2 thoughts on “UCSD’s pro-Palestinian faculty: a case study”

  1. Kudos to Kesler for outing these ‘professors” cum activist. I have talked to many students who have taken Fields’ course on the Mid-East conflict and from what they say its pure indoctrination plain an simple which is expressly a violation of UC policy. Shame on them! A professor is supposed to open his students minds to critical analyze a controversial issue from both sides. Tax payers are paying for radical UC activists to indoctrinate young minds to adopt their view of the world. Its obscene.

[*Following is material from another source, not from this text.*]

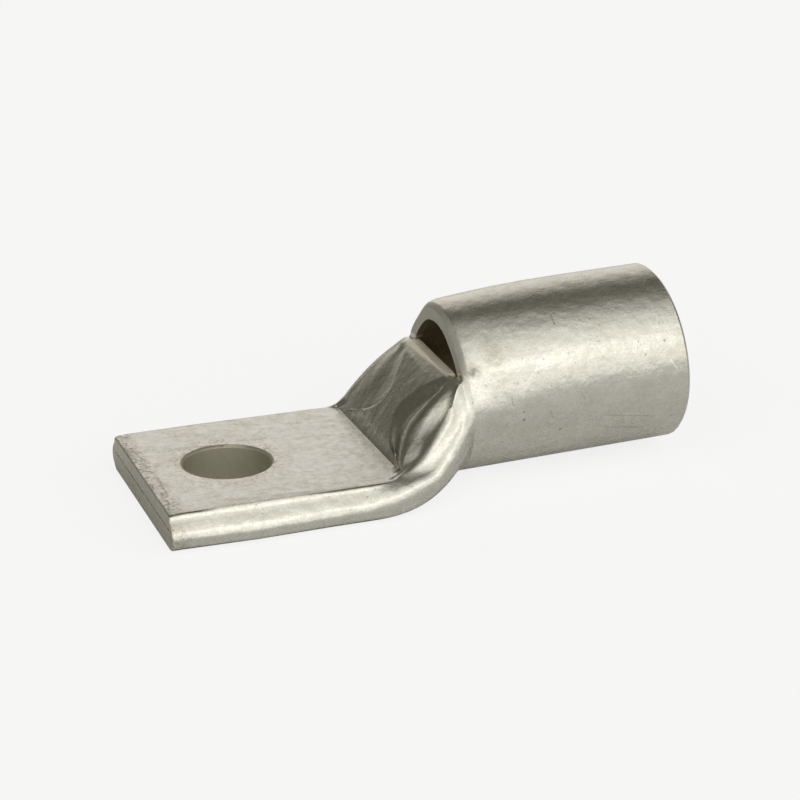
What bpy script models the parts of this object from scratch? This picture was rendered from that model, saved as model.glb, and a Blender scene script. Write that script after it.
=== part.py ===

  2. Congratulations to Bruce Kesler for this is an excellent piece which calls a spade a spade and name names. If there is anything missing, I would say it is the quasi complicit attitude of the UCSD administration who hides behind the twin concepts of free speech and academic freedom to let politically motivated professors like Fields and Hertz play political commissars and brainwash class after class of (by definition) uninformed students. As Kesler correctly points out, it is astonishing, to say the least, that the administration allows a professor of communications (allegedly) like Fields teach a year-long course on the Middle East conflict. A similar case can be observed at SDSU where Prof. Jonathan Graubart, allegedly a professor of Political Science, teaches a year-long course on International Law, which it turns out is equally slanted and biased against Israel. Since there is no Law School at SDSU and no one on the SDSU faculty knows anything about this field, Graubart has been teaching this course for years without any challenge in substance or administratively. What unites these two, besides their pathological hostility towards Israel, is the fact that they are protected (and their course approved) by the head of their respective departments, whose responsibility in allowing this situation to last year after year is crucial. Academic freedom is a beautiful thing when it is used indeed for genuinely creative or research projects. But when it is abused for blatantly hateful and political purposes, the administration’s role is to step in and put a stop to such abuses. By staying silent, it condones the politicization of faculty and students, and allows a climate of fear and resentment to fester on campus. In one word, it’s not doing its job. But we, the taxpayers, are still paying for it all. Until when?